India’s gig-economy startups need Aadhaar verification, biometrics providers can help
 

Indian start-ups in food delivery, ecommerce and ride-hailing are lining up to seek government approval for gig-worker identity verification.

Industry insiders say companies have been hamstrung by the inability to run simple Aadhaar online KYC checks at scale, prompting them to approach the Ministry of Electronics and IT (MeitY) for clearances.

The push comes after MeitY’s recent clampdown on unauthorized use of Aadhaar-based onboarding services. MeitY has already blocked access to platforms such as Zoop, Surepass and Digitap, in a bid to curb illicit access to the UIDAI database.

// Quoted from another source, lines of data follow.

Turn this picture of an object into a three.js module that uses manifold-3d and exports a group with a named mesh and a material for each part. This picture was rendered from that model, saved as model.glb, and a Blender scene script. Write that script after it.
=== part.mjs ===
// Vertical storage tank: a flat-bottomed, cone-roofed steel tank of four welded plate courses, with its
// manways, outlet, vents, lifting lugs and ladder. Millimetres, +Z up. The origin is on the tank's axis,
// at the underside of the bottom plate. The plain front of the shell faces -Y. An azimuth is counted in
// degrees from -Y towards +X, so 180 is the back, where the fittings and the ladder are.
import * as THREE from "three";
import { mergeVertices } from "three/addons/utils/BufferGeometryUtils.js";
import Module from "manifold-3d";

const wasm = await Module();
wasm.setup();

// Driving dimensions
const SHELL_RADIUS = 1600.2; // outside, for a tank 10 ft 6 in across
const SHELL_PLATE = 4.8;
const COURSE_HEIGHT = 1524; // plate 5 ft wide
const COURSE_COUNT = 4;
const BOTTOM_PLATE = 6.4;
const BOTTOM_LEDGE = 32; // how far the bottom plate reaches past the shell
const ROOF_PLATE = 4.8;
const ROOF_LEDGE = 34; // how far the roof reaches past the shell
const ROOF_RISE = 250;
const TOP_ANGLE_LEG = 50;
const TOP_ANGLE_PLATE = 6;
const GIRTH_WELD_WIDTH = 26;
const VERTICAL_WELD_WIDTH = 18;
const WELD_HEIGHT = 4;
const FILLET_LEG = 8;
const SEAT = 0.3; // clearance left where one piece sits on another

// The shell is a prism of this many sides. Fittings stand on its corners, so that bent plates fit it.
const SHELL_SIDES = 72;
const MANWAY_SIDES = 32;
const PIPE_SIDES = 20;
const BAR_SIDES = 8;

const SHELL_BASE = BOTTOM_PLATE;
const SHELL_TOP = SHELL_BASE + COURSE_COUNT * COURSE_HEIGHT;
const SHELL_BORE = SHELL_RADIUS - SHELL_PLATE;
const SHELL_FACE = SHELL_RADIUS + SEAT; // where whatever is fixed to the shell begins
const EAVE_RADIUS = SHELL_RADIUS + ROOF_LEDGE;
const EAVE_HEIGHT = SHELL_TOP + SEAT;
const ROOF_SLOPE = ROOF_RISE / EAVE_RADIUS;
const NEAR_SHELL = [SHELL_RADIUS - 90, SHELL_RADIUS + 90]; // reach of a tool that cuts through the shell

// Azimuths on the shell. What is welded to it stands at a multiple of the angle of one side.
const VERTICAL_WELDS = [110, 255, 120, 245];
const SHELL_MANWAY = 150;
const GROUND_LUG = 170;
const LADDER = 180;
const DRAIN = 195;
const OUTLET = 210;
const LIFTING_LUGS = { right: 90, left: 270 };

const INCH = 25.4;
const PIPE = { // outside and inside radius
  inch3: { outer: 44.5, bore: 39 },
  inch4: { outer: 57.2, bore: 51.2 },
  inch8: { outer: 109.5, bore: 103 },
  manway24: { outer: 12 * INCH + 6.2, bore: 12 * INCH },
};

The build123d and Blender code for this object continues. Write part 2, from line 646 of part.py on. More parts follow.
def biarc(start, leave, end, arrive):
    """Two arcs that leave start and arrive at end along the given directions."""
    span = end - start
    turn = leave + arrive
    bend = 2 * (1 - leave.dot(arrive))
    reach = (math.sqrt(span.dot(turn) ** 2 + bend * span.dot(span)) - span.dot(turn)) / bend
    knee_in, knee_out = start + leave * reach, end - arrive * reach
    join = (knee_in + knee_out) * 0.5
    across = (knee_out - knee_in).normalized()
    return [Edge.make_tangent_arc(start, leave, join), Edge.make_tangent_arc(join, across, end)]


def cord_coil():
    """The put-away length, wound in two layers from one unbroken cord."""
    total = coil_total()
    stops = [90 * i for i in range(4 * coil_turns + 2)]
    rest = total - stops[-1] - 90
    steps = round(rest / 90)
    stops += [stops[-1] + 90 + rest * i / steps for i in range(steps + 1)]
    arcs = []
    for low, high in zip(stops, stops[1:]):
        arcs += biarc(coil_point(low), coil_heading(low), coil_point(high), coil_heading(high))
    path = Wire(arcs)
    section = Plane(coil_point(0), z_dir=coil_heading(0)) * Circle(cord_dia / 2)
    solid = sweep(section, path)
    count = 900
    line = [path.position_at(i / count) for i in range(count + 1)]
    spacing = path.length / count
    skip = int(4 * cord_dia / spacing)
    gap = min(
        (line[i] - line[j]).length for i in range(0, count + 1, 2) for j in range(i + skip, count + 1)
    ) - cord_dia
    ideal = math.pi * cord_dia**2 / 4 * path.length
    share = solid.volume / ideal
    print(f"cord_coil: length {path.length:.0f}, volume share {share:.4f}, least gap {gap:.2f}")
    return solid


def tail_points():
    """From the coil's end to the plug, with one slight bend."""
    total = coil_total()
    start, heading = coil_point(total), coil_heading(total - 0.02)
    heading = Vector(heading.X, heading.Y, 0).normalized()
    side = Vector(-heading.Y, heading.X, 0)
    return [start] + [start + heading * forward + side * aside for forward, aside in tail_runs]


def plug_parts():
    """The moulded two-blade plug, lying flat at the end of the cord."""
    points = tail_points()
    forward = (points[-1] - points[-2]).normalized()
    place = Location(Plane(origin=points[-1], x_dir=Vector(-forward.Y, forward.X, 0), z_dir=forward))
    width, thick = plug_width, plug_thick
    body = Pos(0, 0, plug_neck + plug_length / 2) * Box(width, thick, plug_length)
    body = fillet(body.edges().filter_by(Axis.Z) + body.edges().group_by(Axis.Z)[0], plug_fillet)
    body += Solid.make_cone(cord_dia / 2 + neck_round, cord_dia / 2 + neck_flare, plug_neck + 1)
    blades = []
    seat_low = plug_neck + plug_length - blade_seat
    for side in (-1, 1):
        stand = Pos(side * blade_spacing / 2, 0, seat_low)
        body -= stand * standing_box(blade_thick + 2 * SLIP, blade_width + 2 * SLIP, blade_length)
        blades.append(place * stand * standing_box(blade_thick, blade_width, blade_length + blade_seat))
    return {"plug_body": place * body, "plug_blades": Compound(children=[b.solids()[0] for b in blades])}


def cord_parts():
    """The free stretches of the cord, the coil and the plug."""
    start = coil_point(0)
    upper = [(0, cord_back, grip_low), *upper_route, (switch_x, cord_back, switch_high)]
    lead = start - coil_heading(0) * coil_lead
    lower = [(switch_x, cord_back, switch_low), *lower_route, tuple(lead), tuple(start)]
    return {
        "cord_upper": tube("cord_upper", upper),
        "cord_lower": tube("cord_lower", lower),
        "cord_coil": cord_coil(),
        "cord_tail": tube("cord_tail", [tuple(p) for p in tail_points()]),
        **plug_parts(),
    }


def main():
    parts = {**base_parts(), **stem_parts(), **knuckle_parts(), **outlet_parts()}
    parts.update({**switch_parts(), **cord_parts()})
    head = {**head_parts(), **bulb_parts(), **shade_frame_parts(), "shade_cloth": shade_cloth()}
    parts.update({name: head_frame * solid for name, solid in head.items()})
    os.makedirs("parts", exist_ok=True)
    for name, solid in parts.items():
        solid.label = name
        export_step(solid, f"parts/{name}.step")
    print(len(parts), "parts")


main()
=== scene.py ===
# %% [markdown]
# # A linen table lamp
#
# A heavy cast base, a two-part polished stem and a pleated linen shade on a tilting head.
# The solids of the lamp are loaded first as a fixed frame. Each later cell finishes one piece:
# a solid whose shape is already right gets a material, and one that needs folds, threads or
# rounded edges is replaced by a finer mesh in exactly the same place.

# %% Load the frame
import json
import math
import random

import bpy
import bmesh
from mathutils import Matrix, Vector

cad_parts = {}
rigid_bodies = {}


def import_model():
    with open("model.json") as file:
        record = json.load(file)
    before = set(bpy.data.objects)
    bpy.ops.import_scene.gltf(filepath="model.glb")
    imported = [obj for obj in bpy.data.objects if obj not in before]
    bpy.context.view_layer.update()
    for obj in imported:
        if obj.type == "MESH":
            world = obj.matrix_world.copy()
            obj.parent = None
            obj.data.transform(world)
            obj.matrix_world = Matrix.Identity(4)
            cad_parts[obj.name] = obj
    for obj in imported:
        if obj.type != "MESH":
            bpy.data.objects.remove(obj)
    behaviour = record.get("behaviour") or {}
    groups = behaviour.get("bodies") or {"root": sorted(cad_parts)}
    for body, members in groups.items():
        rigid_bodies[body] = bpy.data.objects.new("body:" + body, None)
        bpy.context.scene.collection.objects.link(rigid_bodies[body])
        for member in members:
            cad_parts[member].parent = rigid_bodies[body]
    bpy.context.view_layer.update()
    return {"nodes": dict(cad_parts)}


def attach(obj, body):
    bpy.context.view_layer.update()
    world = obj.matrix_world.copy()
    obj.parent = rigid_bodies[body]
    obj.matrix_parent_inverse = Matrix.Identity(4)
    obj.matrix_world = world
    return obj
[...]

Under current rules, any private entity wishing to leverage the Aadhaar ecosystem must get explicit permission from the relevant government department. Without it, such firms face legal exposure and enforcement actions.

Globally, fraud challenges beset the food delivery and riding-hailing industry — an Incognia report found that fake accounts were employed in 57 percent of driver-side fraud cases. In the UK, food delivery firms are under increased scrutiny after concerns were raised over illegal workers, prompting them to increase their use of selfie biometric verifications.

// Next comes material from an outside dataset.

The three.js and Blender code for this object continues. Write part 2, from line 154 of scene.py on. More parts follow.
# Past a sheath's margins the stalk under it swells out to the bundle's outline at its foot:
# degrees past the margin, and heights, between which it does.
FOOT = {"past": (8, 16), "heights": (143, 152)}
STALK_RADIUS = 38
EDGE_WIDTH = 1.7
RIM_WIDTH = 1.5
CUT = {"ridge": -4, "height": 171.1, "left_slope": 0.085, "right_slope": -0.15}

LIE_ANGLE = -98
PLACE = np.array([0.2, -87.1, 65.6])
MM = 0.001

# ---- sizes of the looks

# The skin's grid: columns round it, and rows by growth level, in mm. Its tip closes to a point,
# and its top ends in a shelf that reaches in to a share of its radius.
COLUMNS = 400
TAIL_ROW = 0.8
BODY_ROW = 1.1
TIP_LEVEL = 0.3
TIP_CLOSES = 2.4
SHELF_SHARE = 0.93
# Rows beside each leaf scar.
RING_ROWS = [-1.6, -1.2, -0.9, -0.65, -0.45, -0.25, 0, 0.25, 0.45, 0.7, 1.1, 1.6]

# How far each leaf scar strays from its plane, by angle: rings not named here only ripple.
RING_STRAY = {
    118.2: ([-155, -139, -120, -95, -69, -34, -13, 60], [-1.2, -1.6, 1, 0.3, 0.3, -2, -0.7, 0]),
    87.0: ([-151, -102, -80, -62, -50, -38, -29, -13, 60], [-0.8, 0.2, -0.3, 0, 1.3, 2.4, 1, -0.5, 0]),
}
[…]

In India meanwhile, The Economic Times highlights biometric service providers like Protean eGov Technologies that stand ready to bridge the verification gap. Once MeitY greenlights a private firm’s proposal, Protean can route authentication requests through a secured channel directly into Aadhaar rails.

“We now have the capability to offer Aadhaar authentication services to private platforms, particularly relevant for specific use-cases, such as verifying gig workers at scale, where the trust built into Aadhaar can significantly strengthen KYC processes,” said Bertram D’Souza, chief product and innovation officer at Protean eGov Technologies.

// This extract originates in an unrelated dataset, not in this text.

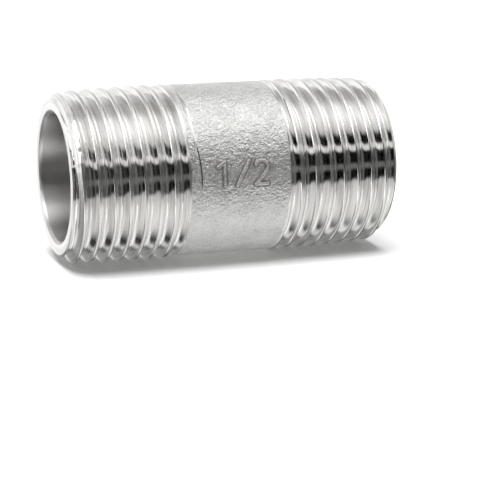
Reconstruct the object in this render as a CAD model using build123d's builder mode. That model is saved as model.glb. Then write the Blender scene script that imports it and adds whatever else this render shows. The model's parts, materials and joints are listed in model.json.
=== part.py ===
"""A half-inch pipe nipple with a taper thread on each end, 14 threads to the inch.

The nipple is one stainless steel casting: its barrel is left as cast, and its two ends, their
threads and the bore are machined. Its axis is the X axis and the origin is midway along it,
so the end faces stand at plus and minus half of the length. The barrel carries a raised size
mark on its -Y side. All sizes are in millimetres.
"""

import os
from math import atan, cos, degrees, radians, sin, tan

from build123d import *

# Driving dimensions of the body
TOTAL_LENGTH = 40.5
BORE_RADIUS = 7.7
BORE_CHAMFER = 0.35
BARREL_RADIUS = 10.43
BLANK_RADIUS = 10.5
LEFT_THREAD_LENGTH = 13.8
RIGHT_THREAD_LENGTH = 14.2
SHOULDER_WIDTH = 0.2
END_CHAMFER = 1.0

# Taper pipe thread R 1/2, as in ISO 7-1
THREADS_PER_INCH = 14
GAUGE_DIAMETER = 20.955
GAUGE_LENGTH = 8.16
TAPER_ON_RADIUS = 1 / 32
FLANK_ANGLE = 27.5
DEPTH_PER_PITCH = 0.640327
ROOT_FLAT_PER_PITCH = 1 / 6
ROOT_ROUNDING = 0.2
OVERCUT = 0.15

# Each groove starts outside its end face, and its last turn climbs out of the metal. A start
# angle is turned about the inward axis, from the top of the left end or the foot of the right.
LEFT_GROOVE_START = -1.46
LEFT_START_ANGLE = 108
RIGHT_GROOVE_START = -1.18
RIGHT_START_ANGLE = 45
FULL_TURNS = 8
RUNOUT_TURNS = 1
RUNOUT_RISE = 1.0

# Raised size mark on the barrel
MARK_ANGLE = 6
MARK_RISE = 0.2
MARK_ROOT = 0.6
MARK_SIZE = 2.8
MARK_STROKE = 0.42
MARK_SPACING = 2.3

# Worked out from the sizes above
PITCH = 25.4 / THREADS_PER_INCH
THREAD_DEPTH = DEPTH_PER_PITCH * PITCH
END_X = TOTAL_LENGTH / 2
CLEAR_RADIUS = BLANK_RADIUS + 2


def crest_radius(depth_in):
    """Radius of the full thread's crest at a distance in from the end face."""
    return GAUGE_DIAMETER / 2 + (depth_in - GAUGE_LENGTH) * TAPER_ON_RADIUS


def revolved(points):
    """The solid that a closed outline of (x, radius) points makes about the X axis."""
    with BuildPart() as turned:
        with BuildSketch(Plane.XZ):
            with BuildLine():
                Polyline(*points, close=True)
            make_face()
        revolve(axis=Axis.X)
    return turned.part


def blank_end(thread_length):
    """Points of the bar's outline from the barrel out to one end face."""
    barrel_end = END_X - thread_length
    return [
        (barrel_end - SHOULDER_WIDTH, BARREL_RADIUS),
        (barrel_end, crest_radius(thread_length)),
        (END_X, crest_radius(0)),
        (END_X, 0),
    ]


def blank():
    """The solid bar: a straight barrel between two ends that follow the thread's taper."""
    left_end = [(-x, r) for x, r in reversed(blank_end(LEFT_THREAD_LENGTH))]
    return revolved(left_end + blank_end(RIGHT_THREAD_LENGTH))


def helical_cutter(inward, depth_in, start_angle, turns, cone_angle):
    """What one helical stretch of thread groove removes, for a tool that travels inward.

    The helix follows the root of the thread. Unturned, it starts at the top of the left end,
    or at the foot of the right end.
    """
    start_x = (depth_in - END_X) * inward
    start_radius = crest_radius(depth_in) - THREAD_DEPTH
    root_half = ROOT_FLAT_PER_PITCH * PITCH / 2
    top = THREAD_DEPTH + OVERCUT
    top_half = root_half + top * tan(radians(FLANK_ANGLE))
    with BuildPart() as cutter:
        with BuildLine() as path:
            Helix(
                PITCH / cos(radians(cone_angle)),
                turns * PITCH,
                start_radius,
                center=(start_x, 0, 0),
                direction=(inward, 0, 0),
                cone_angle=cone_angle,
            )
        section = Plane(origin=path.line @ 0, x_dir=(1, 0, 0), z_dir=(0, -inward, 0))
        with BuildSketch(section) as groove:
            with BuildLine():
                Polyline((-root_half, 0), (-top_half, top), (top_half, top), (root_half, 0), close=True)
            make_face()
            fillet(groove.vertices().sort_by(Axis.Y)[:2], ROOT_ROUNDING)
        sweep(path=path.line, is_frenet=True)
    return cutter.part.rotate(Axis.X, start_angle * inward)


def full_thread_cutter(inward, groove_start, start_angle):
    """The groove of the full thread, which follows the taper."""
    taper_angle = degrees(atan(TAPER_ON_RADIUS))
    return helical_cutter(inward, groove_start, start_angle, FULL_TURNS, taper_angle)


def runout_cutter(inward, groove_start, start_angle):
    """The groove's last turn, which climbs out through the surface of the bar."""
    rise_angle = degrees(atan(RUNOUT_RISE / PITCH))
    runout_start = groove_start + FULL_TURNS * PITCH
    return helical_cutter(inward, runout_start, start_angle, RUNOUT_TURNS, rise_angle)


def end_chamfer_cutter(side):
    """What the chamfer takes off the rim of one end; side is the sign of its X."""
    foot = crest_radius(END_CHAMFER) - END_CHAMFER
    outside = END_X + 1
    inside = END_X - END_CHAMFER - 1
    corners = [(outside, foot - 1), (inside, foot + END_CHAMFER + 1), (outside, CLEAR_RADIUS)]
    return revolved([(x * side, r) for x, r in corners])


def bar_trimmer():
    """What lies beyond the bar's own radius, where the taper would rise above it."""
    reach = END_X - GAUGE_LENGTH / 2
    inner = [(-reach, BLANK_RADIUS), (reach, BLANK_RADIUS)]
    return revolved(inner + [(reach, CLEAR_RADIUS), (-reach, CLEAR_RADIUS)])


def bore_cutter():
    """The through bore, with a small chamfer at each mouth."""
    mouth = (END_X, BORE_RADIUS + BORE_CHAMFER)
    throat = (END_X - BORE_CHAMFER, BORE_RADIUS)
    right_half = [throat, mouth, (END_X, 0)]
    left_half = [(-x, r) for x, r in reversed(right_half)]
    return revolved(left_half + right_half)


def size_mark():
    """Raised strokes that read 1/2, standing on the barrel's -Y side."""
    tilt = radians(MARK_ANGLE)
    outward = Vector(0, -cos(tilt), sin(tilt))
    top_face = Plane(origin=outward * (BARREL_RADIUS + MARK_RISE), x_dir=(1, 0, 0), z_dir=outward)
    half = MARK_SIZE / 2
    bowl = MARK_SIZE / 3.6
    with BuildPart() as mark:
        with BuildSketch(top_face):
            with BuildLine():
                flag = (-MARK_SPACING - bowl, half * 0.6)
                Polyline(flag, (-MARK_SPACING, half), (-MARK_SPACING, -half))
            trace(line_width=MARK_STROKE)
            with BuildLine():
                Line((-bowl, -half), (bowl, half))
            trace(line_width=MARK_STROKE)
            with BuildLine():
                arc = CenterArc((MARK_SPACING, half - bowl), bowl, 160, -205)
                Polyline(arc @ 1, (MARK_SPACING - bowl, -half), (MARK_SPACING + bowl, -half))
            trace(line_width=MARK_STROKE)
        extrude(amount=-(MARK_RISE + MARK_ROOT))
    return mark.part


def main():
    os.makedirs("parts", exist_ok=True)
    with BuildPart() as nipple:
        add(blank())
        add(full_thread_cutter(1, LEFT_GROOVE_START, LEFT_START_ANGLE), mode=Mode.SUBTRACT)
        add(full_thread_cutter(-1, RIGHT_GROOVE_START, RIGHT_START_ANGLE), mode=Mode.SUBTRACT)
        add(end_chamfer_cutter(-1), mode=Mode.SUBTRACT)
        add(end_chamfer_cutter(1), mode=Mode.SUBTRACT)
        add(bar_trimmer(), mode=Mode.SUBTRACT)
        add(runout_cutter(1, LEFT_GROOVE_START, LEFT_START_ANGLE), mode=Mode.SUBTRACT)
        add(runout_cutter(-1, RIGHT_GROOVE_START, RIGHT_START_ANGLE), mode=Mode.SUBTRACT)
        add(bore_cutter(), mode=Mode.SUBTRACT)
        add(size_mark())
    nipple.part.label = "nipple_body"
    export_step(nipple.part, "parts/nipple_body.step")


main()
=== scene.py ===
"""Looks for the threaded pipe nipple: one machined and cast stainless steel body.

The body's skin is worked out from the same driving sizes as the solid model: a helical taper
thread on each end, a cast barrel between them with a raised size mark, and a turned bore.
Lengths are in millimetres until a mesh is made, which is in metres.
"""

import json
from math import atan2, cos, hypot, pi, radians, sin, tan

import bmesh
import bpy
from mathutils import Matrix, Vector, noise


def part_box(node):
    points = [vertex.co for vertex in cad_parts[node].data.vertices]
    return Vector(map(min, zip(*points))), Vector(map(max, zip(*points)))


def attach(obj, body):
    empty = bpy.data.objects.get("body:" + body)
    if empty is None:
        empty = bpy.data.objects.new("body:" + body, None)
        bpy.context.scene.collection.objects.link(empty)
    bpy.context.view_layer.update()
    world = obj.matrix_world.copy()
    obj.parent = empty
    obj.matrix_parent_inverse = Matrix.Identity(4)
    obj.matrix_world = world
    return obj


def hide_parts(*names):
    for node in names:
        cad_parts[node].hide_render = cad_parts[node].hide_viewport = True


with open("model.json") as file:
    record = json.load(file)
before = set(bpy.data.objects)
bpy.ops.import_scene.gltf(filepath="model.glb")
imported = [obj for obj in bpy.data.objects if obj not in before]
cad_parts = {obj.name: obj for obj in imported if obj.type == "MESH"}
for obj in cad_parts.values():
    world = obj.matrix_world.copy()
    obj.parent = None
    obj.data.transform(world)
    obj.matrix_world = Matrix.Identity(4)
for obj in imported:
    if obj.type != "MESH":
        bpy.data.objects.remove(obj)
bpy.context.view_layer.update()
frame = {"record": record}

# Sizes that the frame gives
MM = 0.001
LOW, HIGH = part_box("nipple_body")
MOUNTS = {m["name"]: m for m in frame["record"]["mounts"]}
LENGTH = (HIGH.x - LOW.x) / MM
END_X = LENGTH / 2
BORE_RADIUS = MOUNTS["bore"]["dims"]["r_mm"]

# Body sizes, as in the solid model
BORE_CHAMFER = 0.35
BARREL_RADIUS = 10.43
BLANK_RADIUS = 10.498
THREAD_LENGTH = {1: 13.8, -1: 14.2}
SHOULDER_WIDTH = 0.2
END_CHAMFER = 1.0

# Taper pipe thread R 1/2
PITCH = 25.4 / 14
THREAD_DEPTH = 0.640327 * PITCH
ROUNDING = 0.137329 * PITCH
FLANK = radians(27.5)
GAUGE_RADIUS = 20.955 / 2
GAUGE_LENGTH = 8.16
TAPER = 1 / 32
RUNOUT_RISE = 1.0

# Each end, by the X sign of its tool's travel: where a groove passes the -Y side, and where
# the last full groove ends, both as distances in from the end face
GROOVE_NEAR = {1: 2.078, -1: 0.860}
FULL_DEPTH_ENDS = {1: 13.05, -1: 13.33}
HELICAL_REACH = 15.3

# Raised size mark, as in the solid model
MARK_ANGLE = radians(6)
MARK_RISE = 0.2
MARK_SIZE = 2.8
MARK_STROKE = 0.42
MARK_SPACING = 2.3

# Widths over which two surfaces are rounded into each other
TAPER_BLEND = 0.02
CHAMFER_BLEND = 0.08
CREST_BLEND = 0.06

# Mesh fineness, and the turns of thread, counted from the -Y side, that an end can hold
COLUMNS = 180
BARREL_COLUMNS = 2 * COLUMNS
BARREL_ROWS = 56
BORE_ROWS = 16
THREAD_TURNS = range(-3, 11)
GROOVE_HALF_ROWS = [0, 0.05, 0.1, 0.14, 0.21, 0.28, 0.34, 0.375, 0.41, 0.44, 0.47]
SNAP = 0.02

# Shares of the surface, by place, that the material reads
# The share along the foot of the mark's strokes carries painted shade
SHARES = ("machined", "crest", "mark_foot_shade", "bore")


def crest_radius(depth_in):
    """Radius of the full thread's crest at a distance in from the end face."""
    return GAUGE_RADIUS + (depth_in - GAUGE_LENGTH) * TAPER


def smooth_min(a, b, width):
    """The smaller of two radii, rounded over where they cross."""
    h = max(width - abs(a - b), 0) / width
    return min(a, b) - h * h * width / 4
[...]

On January 31, the government announced that private companies can use Aadhaar for specified purposes once they get approval from the relevant ministry. Start-ups view this as a way to legally digitally verify delivery and frontline workers. Banks, telecom operators and other regulated businesses already have direct access to the Aadhaar database. The challenge is finding a secure channel for unregulated platforms to perform KYC on blue-collar staff.

Some ecommerce operators have resorted to using “offline” Aadhaar website screens via unauthorized methods, which is illegal, according to UIDAI and MeitY. “We are now in talks with these ecommerce players to migrate them to Digilocker-based verification of Aadhaar or a simple redirection-based process to verify the delivery executive against offline Aadhaar,” said Wriju Ray, chief business officer at IDfy, a Mumbai-based biometric identity verification start-up.

Another identity start-up executive told the Economic Times that many gig workers don’t have Digilocker installed on their phones, complicating assisted onboarding. With formal approval of the Aadhaar rails, ID verification firms could serve as technology service providers, acting as intermediaries between gig platforms and authorized Aadhaar gateways, all via a strict consent framework.

Last month, UIDAI introduced a QR code-based system for more secure digital document verification. UIDAI CEO Bhuvnesh Kumar told India Today that the new Aadhaar app may be ready within two months.

Protean’s quarterly presentation from March shows it has handled around 3.275 billion Aadhaar authentication requests since inception. In the 2024–25 fiscal year alone, the publicly-listed company processed 560 million of these authentications, averaging about one million approvals per day, and conducted around 1.2 million electronic KYC transactions daily.

According to UIDAI data, June saw 1.1 billion authentication and 287 million KYC processes through Aadhaar, a 7.8 percent YOY increase. In addition, a record 158.7 million face authentication transactions were recorded, up from 46.1 million in June 2024.